Hawkins joined the L.A.P.D. a year after the riots to push for change from the inside. “That was my goal - to make sure that officers understood that not everybody in this community was bad and up to no good.”

Hawkins, now a sergeant in a more diverse L.A.P.D., said he has changed some minds in his 15 years on the force. His own perspective on the King beating also has changed, even if he doesn't condone it. “That person wasn’t cooperating, that person was fighting," he said. "I want to go home to my family at the end of the night, and I’m going to do whatever it takes to go home to my family. "

Today, L.A.P.D. brass preaches that it often takes less force to get home safe – that officers’ best weapon is their brain, not their brawn. The leadership didn’t changed willingly. The federal justice department mandated reforms in training and discipline after the King beating and Rampart Scandal. The city also hired former New York Police Commissioner Bill Bratton, who served as L.A.P.D. chief for seven years and is credited as a key player in changing the culture.

Over the crackle of a police radio, Hawkins described how officers are more closely watched now. The sergeant sits inside a patrol car at the 77th Street Station and points to a digital camera that captures officers’ behavior. The department uses the "in-car" cameras to examine officers’ actions – whether they’re firing their gun or stopping drivers.

Hawkins, who once was drafted into the N.F.L. as a wide receiver, likens the camera's images to films reviewed by coaches and athletes after games. Police supervisors use the videos as a teaching tool, but also to confirm or discredit allegations of officer misconduct. "Its been a big plus."

Only a small fraction of squad cars have cameras. The department plans to eventually place them in all cars, which may also help settle the debate over whether officers engage in racial profiling.

Another key reform: a computer system that tracks a wide range of information on officers. Commander Green – like many cops - initially resisted the idea. “I’m thinking, 'What do we need this for?'," he said.

Now, he’s embraced the tracking system known as Teams II. “It helps me identify cops with at risk behavior early on so I can intervene before they lose their job,” Green said.

It also helps supervisors identify problem officers. “Right. You can’t be disrespectful and brutal in one area of the city and transfer someplace else where nobody knows you and start over.”

Still some say the department needs to do more. Some members of the civilian police commission recently raised questions about whether Chief Charlie Beck has been too lenient with officers involved in questionable shootings.
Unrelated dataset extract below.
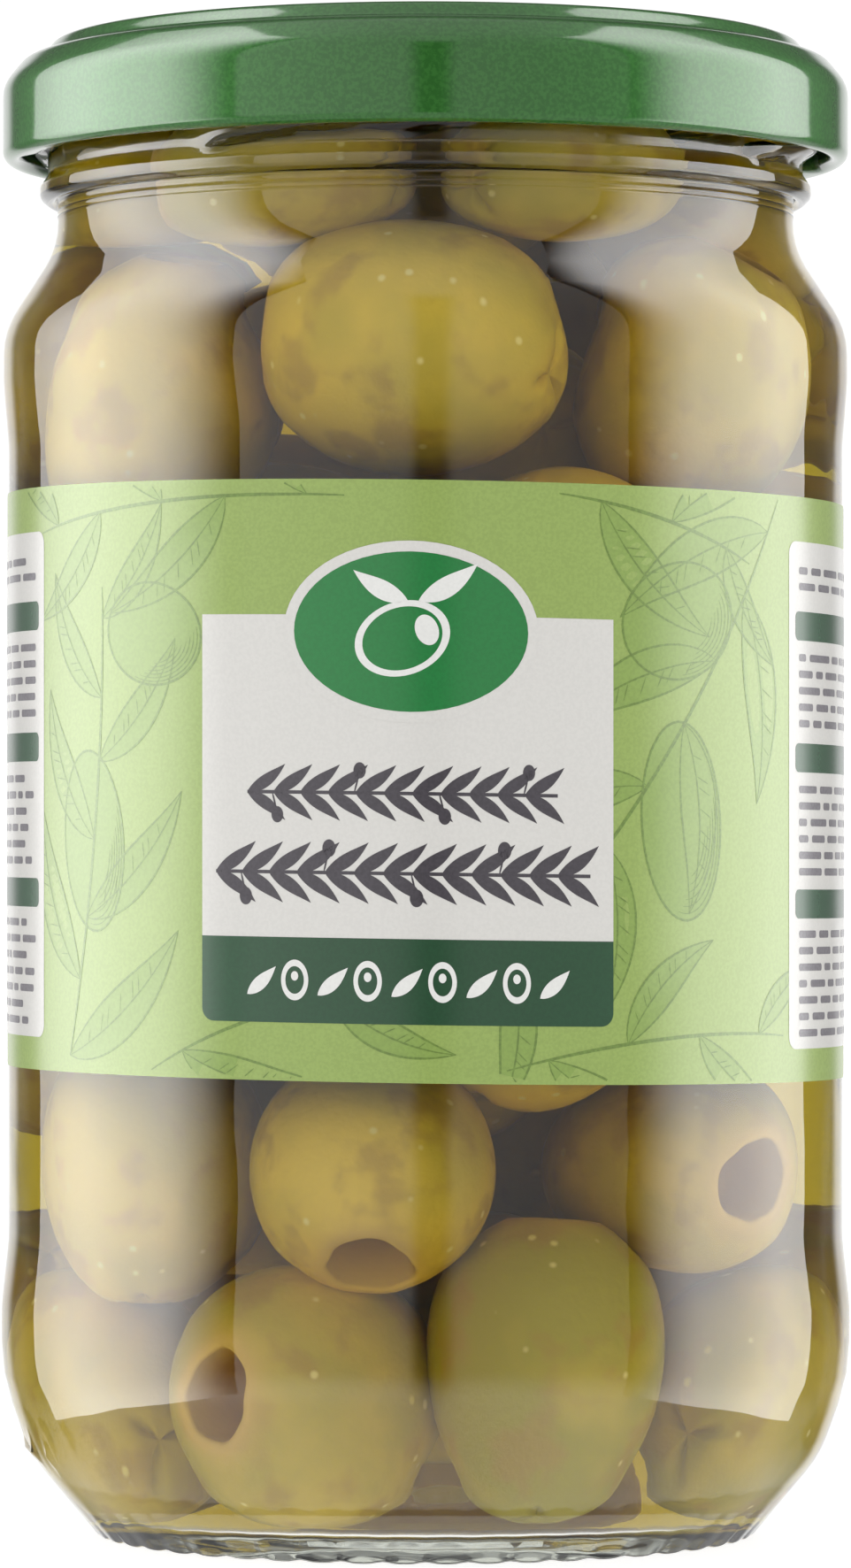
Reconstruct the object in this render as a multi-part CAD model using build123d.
from build123d import *

import os
from math import asin, cos, degrees, hypot, radians, sin, sqrt, tan

# A 314 ml grocery jar of pitted green olives in brine: the glass jar, a twist-off lid with its
# seal, a wrap-round paper label, and the contents up to their level. Millimetres, +Z up, standing
# on z = 0 with its axis on Z. The label's front faces -Y, and angles count to the right from there.

# ---- glass, overall ---------------------------------------------------------------------------
JAR_HEIGHT = 115.0  # foot to sealing rim
PANEL_R = 32.55  # the recessed wall that the label is glued to
WALL = 2.1  # side wall at the panel
FINISH_R = 29.5  # the plain wall of the mouth, between its threads
FINISH_WALL = 2.8

# ---- glass, foot and heel ---------------------------------------------------------------------
FOOT_R = 25.6  # outer edge of the ring that the jar stands on
FOOT_WIDTH = 2.6
FOOT_ROUND = 0.5
FLUTE_COUNT = 50  # radial grooves moulded into the ring's outer part
FLUTE_R = 0.75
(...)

And a police watchdog group has condemned the department's anti-terrorism surveillance policy that allows officers to collect information on people involved in non-criminal acts, such as taking pictures of government buildings.
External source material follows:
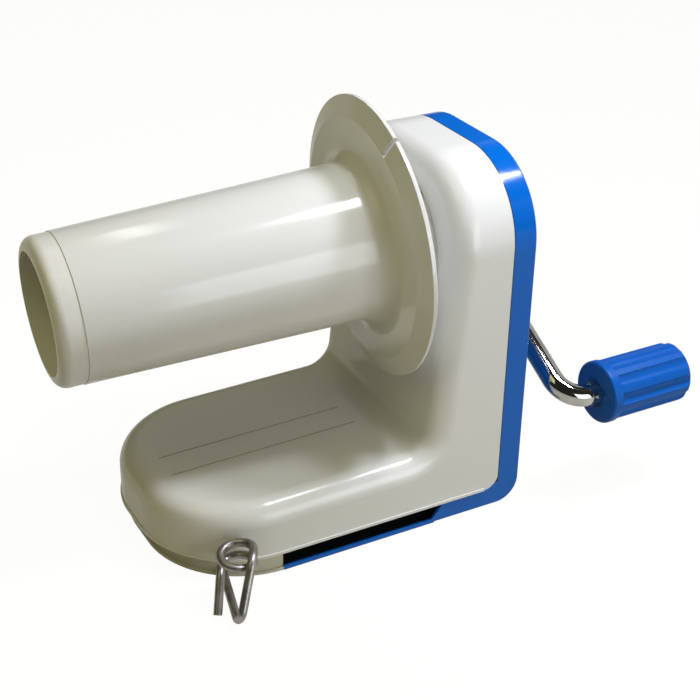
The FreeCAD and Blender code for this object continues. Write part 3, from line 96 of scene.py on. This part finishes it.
def clouds(point, size, detail=2.0, stretch=(1, 1, 1)):
    """Smooth noise from 0 to 1 whose patches have a size in metres, drawn out where stretch is under 1."""
    turned = point.ask("ShaderNodeMapping", inputs={"Vector": point, "Scale": stretch})
    noise = {"Vector": turned, "Scale": 1 / size, "Detail": detail}
    return turned.ask("ShaderNodeTexNoise", inputs=noise, output="Fac")


def polished(ground, swing):
    """Roughness of polished plastic: a ground value, cloudy patches, and a finer smear from handling."""
    patch_size, smear_size, smear_detail = 0.03, 0.006, 3.0
    smear_stretch, smear_edges = (1, 0.5, 0.5), (0.5, 0.8)

    def roughness(point):
        smear = clouds(point, smear_size, smear_detail, smear_stretch).between(*smear_edges)
        return ground + clouds(point, patch_size) * swing + smear * (swing / 2)
    return roughness


def grain(size, wave=None, detail=2.0, stretch=(1, 1, 1)):
    """Height of a skin: fine grain of a size and, where wave is given, a wave that long, twice as high."""
    def height(point):
        fine = clouds(point, size, detail, stretch)
        return fine + clouds(point, wave) * 2 if wave else fine
    return height


def finish_of(name, colour, roughness, height, relief, **fixed):
    """A material from three functions of the shaded point: its colour, its roughness and its height.

    relief is the height's full swing in metres. Fixed values go straight to the shader's sockets."""
    material = bpy.data.materials.new(name)
    point = bare_nodes(material).ask("ShaderNodeTexCoord", output="Object")
    bump = {"Height": height(point), "Strength": 1.0, "Distance": relief}
    sockets = {"Base Color": colour(point), "Roughness": roughness(point),
               "Normal": point.ask("ShaderNodeBump", inputs=bump)}
    sockets.update({label.replace("_", " "): value for label, value in fixed.items()})
    shader = point.ask("ShaderNodeBsdfPrincipled", inputs=sockets)
    point.ask("ShaderNodeOutputMaterial", inputs={"Surface": shader})
    return material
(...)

“L.A.P.D. officers are authorized to gather street level intelligence and secretly open files on people who are engaging in activities such as taking pictures, using binoculars, taking notes, drawing diagrams," Hamid Khan of the Campaign to Rescind Special Order 11, said.

But the L.A.P.D. generally gets better marks on the streets now days. “It was total disrespect... 20 years ago," Perry Crouch of the Watts Gang Task Force said. "Now, it’s a partnership to save lives."
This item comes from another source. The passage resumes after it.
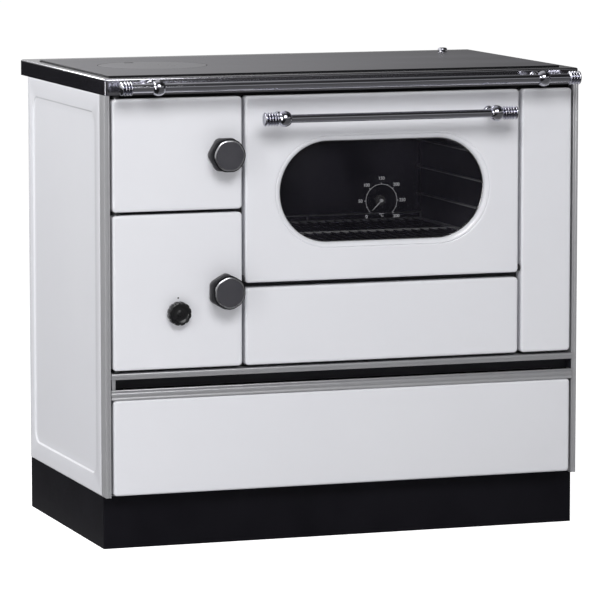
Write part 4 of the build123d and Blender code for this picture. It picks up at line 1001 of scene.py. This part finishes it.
tinted_glass = finish("tinted_glass", (0.016, 0.015, 0.023), (0.052, 0.049, 0.066), 9, (0.015, 0.03),
                      relief=(0.00002, 6), shine=0.6)
feed(tinted_glass, "Alpha", 0.14)
feed(tinted_glass, "IOR", 1.5)
paint(tinted_glass, "oven_glass")


# --- Oven thermometer ---
# The scale is printed on the front of the glass in pale grey: an open ring, short strokes and
# numbers from 0 to 300. A lacquered needle turns on a shaft through the glass.

glass_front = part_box("oven_glass")[0].y
dial_x, _, dial_z = middle("thermometer_coil")
ink, ring_inner, ring_outer, number_circle = 0.00012, 0.0293, 0.0300, 0.0402


def dial_angle(reading):
    """Readings run clockwise from 0 at the lower left to 300 at the lower right."""
    return radians(225 - 270 * reading / 300)


def printed_arc(inner, outer, start, end, steps):
    """A flat band between two circles, as thick as the ink."""
    corners = [(inner, 0.0), (outer, 0.0), (outer, -ink), (inner, -ink)]
    return skin([[(dial_x + r * cos(t), glass_front + y, dial_z + r * sin(t)) for r, y in corners]
                 for t in np.linspace(start, end, steps)])


def printed_words(name, words, x, z, size):
    """Letters filled flat and given the ink's thickness, made a mesh and then set in place."""
    letters = bpy.data.curves.new(name, "FONT")
    letters.body = words
    letters.size = size
    letters.align_x = "CENTER"
    letters.align_y = "CENTER"
    letters.offset = size * 0.012
    letters.extrude = ink / 2
    holder = bpy.data.objects.new(name, letters)
    scene.collection.objects.link(holder)
    bpy.context.view_layer.update()
    mesh = bpy.data.meshes.new_from_object(holder.evaluated_get(bpy.context.evaluated_depsgraph_get()))
    bpy.data.objects.remove(holder)
    bpy.data.curves.remove(letters)
    flat = np.zeros(len(mesh.vertices) * 3, np.float32)
    mesh.vertices.foreach_get("co", flat)
    flat = flat.reshape(-1, 3)
    stood = np.stack([x + flat[:, 0], glass_front - ink / 2 - flat[:, 2], z + flat[:, 1]], 1)
    mesh.vertices.foreach_set("co", stood.astype(np.float32).ravel())
    mesh.name = name
    mesh.materials.clear()
    printed = bpy.data.objects.new(name, mesh)
    scene.collection.objects.link(printed)
    fit(printed, dial_ink, "oven_door", "needle")


marks = [printed_arc(ring_inner, ring_outer, dial_angle(0), dial_angle(300), 91)]
for reading in range(0, 301, 25):
    angle = dial_angle(reading)
    half, reach = (0.016, 0.0325) if reading % 50 == 0 else (0.010, 0.0315)
    marks.append(printed_arc(ring_outer, reach, angle - half, angle + half, 2))
dial_ink = finish("dial_ink", (0.28, 0.28, 0.30), (0.36, 0.36, 0.38), 200, (0.5, 0.6),
                  relief=(0.00001, 2000))
fit(build("dial_ring_print", *marks), dial_ink, "oven_door", "needle")
for reading in range(0, 301, 50):
    angle = dial_angle(reading)
    printed_words(f"dial_{reading}", str(reading), dial_x + number_circle * cos(angle),
                  dial_z + number_circle * sin(angle), 0.0082)
printed_words("dial_unit", "°C", dial_x, dial_z - 0.0262, 0.0078)

needle_lacquer = finish("needle_lacquer", (0.16, 0.16, 0.17), (0.24, 0.24, 0.25), 300, (0.3, 0.4),
                        relief=(0.00001, 2000))
paint(needle_lacquer, "thermometer_needle")
paint(browned_wire, "thermometer_coil")


# --- Oven handle ---
# The same make as the hob rail, a little thinner and with a longer row of beads, on two balls
# whose feet stand on the door.

carried_bar("oven_handle", "handle_brackets", 0.0075, 4, "oven_door")


# --- Cover and right panel ---
# Two fronts in the same white enamel: a wide low cover under the oven door, which pulls off for
# cleaning, and a narrow fixed panel between the oven and the right post.

fit_front("cover_panel_front", "cover_panel", "cover")
fit_front("right_panel_front", "right_panel", "stove")


# --- Trim strip and recess ---
# An aluminium strip with one fine groove runs under the doors; below it a black strip closes the
# recess above the drawer, its ends folded forwards, with a small metal clip at its left end.


def along_x(section, x0, x1, ease=0.0004):
    """A section in depth and height carried from end to end, its ends eased by a hair."""
    core = section.mean(axis=0)
    return skin([lift(core + (section - core) * shrink, x, "x")
                 for x, shrink in ((x0, 0.98), (x0 + ease, 1.0), (x1 - ease, 1.0), (x1, 0.98))])


lo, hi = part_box("trim_strip")
turn = quarter_turn(6)
upper, lower = 0.0018, 0.0012
nose_top = [(lo.y + upper * (1 - sin(t)), hi.z - upper * (1 - cos(t))) for t in turn]
nose_low = [(lo.y + lower * (1 - cos(t)), lo.z + lower * (1 - sin(t))) for t in turn]
groove_z = lo.z + 0.42 * (hi.z - lo.z)
groove = [(lo.y + deep, groove_z + up)
          for deep, up in ((0, 0.0008), (0.0007, 0.0004), (0.0007, -0.0004), (0, -0.0008))]
section = np.array([(hi.y, hi.z)] + nose_top + groove + nose_low + [(hi.y, lo.z)])
strip_metal = finish("strip_metal", (0.44, 0.44, 0.46), (0.50, 0.50, 0.52), 4, (0.30, 0.38), metal=0.5,
                     relief=(0.000012, 900), stretch=(0.02, 1, 1))
fit(build("trim_strip_extrusion", along_x(section, lo.x, hi.x)), strip_metal, "stove", "aluminium",
    "trim_strip")

recess_black = finish("recess_black", (0.020, 0.0195, 0.025), (0.028, 0.027, 0.034), 9, (0.42, 0.55),
                      relief=(0.0001, 700), shine=0.3)
paint(recess_black, "recess_strip")
recess_lo, recess_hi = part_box("recess_strip")
fold_outer, fold_inner = hi.x - 0.0002, hi.x - 0.0010
for name, side in (("recess_fold_left", -1), ("recess_fold_right", 1)):
    start, end = sorted((side * fold_outer, side * fold_inner))
    fold = [lift(rounded(lo.y + 0.0035 + inset, hi.y - 0.003, recess_lo.z + 0.0003, recess_hi.z - 0.0002,
                         0.0012, 4), x, "x")
            for x, inset in ((start, 0.0002), (start + 0.0002, 0.0), (end - 0.0002, 0.0), (end, 0.0002))]
    fit(build(name, skin(fold)), recess_black, "stove", "black_enamel")
clip_left, clip_right = lo.x + 0.0006, lo.x + 0.0074
clip_profile = [(0.0016, 0.0042), (0.0, 0.0042), (0.0, 0.0022), (0.0005, 0.0015), (0.0016, 0.0012),
                (0.0030, 0.0016)]
clip = [lift(rounded(clip_left + inset, clip_right - inset, recess_lo.z + 0.0004 + inset,
                     recess_hi.z - 0.00005 - inset * 0.2, 0.0012 - 0.25 * inset, 4), lo.y + depth, "y")
        for inset, depth in clip_profile]
fit(build("recess_end_clip", skin(clip)), strip_metal, "stove", "aluminium")


# --- Fuel drawer ---
# A white front on a folded steel tub, with an aluminium grip along its top: a face with two flutes
# and a channel behind it for the fingers. Runners slide in rails fixed in the body.

fit_front("drawer_enamel_front", "drawer_front", "fuel_drawer")

lo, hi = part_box("drawer_grip")
low, high, face, back = lo.z, hi.z, lo.y, hi.y
flute = np.linspace(0, pi, 9)
lip = [(0.0035, 0.0006), (0.0026, 0), (0.0008, 0), (0.0002, 0.0006), (0, 0.0012)]
fluted = lip + [(0.0026 * sin(t) ** 0.8, 0.0017 + 0.0068 * t / pi) for t in flute] + [(0, 0.0099)]
fluted += [(0.0009 * sin(t), 0.0100 + 0.0056 * t / pi) for t in flute]
section = np.array([(face + deep, high - down) for deep, down in fluted]
                   + [(face, low + 0.0005), (face + 0.0004, low), (back, low), (back, high - 0.0022),
                      (back - 0.002, high - 0.0022), (back - 0.002, low + 0.003),
                      (face + 0.0045, low + 0.003), (face + 0.0045, high - 0.0012)])
fit(build("drawer_grip_extrusion", along_x(section, lo.x, hi.x), sharp=36), strip_metal, "fuel_drawer",
    "aluminium", "drawer_grip")
paint(galvanised, "drawer_box", "drawer_runners", "drawer_rails")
Commander Green agrees. Sitting in a conference room at South Bureau headquarters, he is about to go into a meeting with a group of former gang members to try to figure out how to reduce violence. It's an extraordinary meeting - and one he never would have had a decade ago.

“As a young cop, you think good guy, bad buy." he said. "It couldn’t be further from the truth. Between the good guy and the bad guy there is a sea of gray area.”

That attitude is one reason Green doesn’t think there will ever be another day like April 29th, 1992. He said he has relationships with the community he polices and he’s working to stop trouble before it starts.

Green is something of a contradiction. He is a hard-charging veteran cop who's developed a more open and progressive outlook on policing. But the King beating, which he calls "awful", still frustrates Green two decades later.

"After that whole thing was done, never heard anybody tell us what could have been done differently.”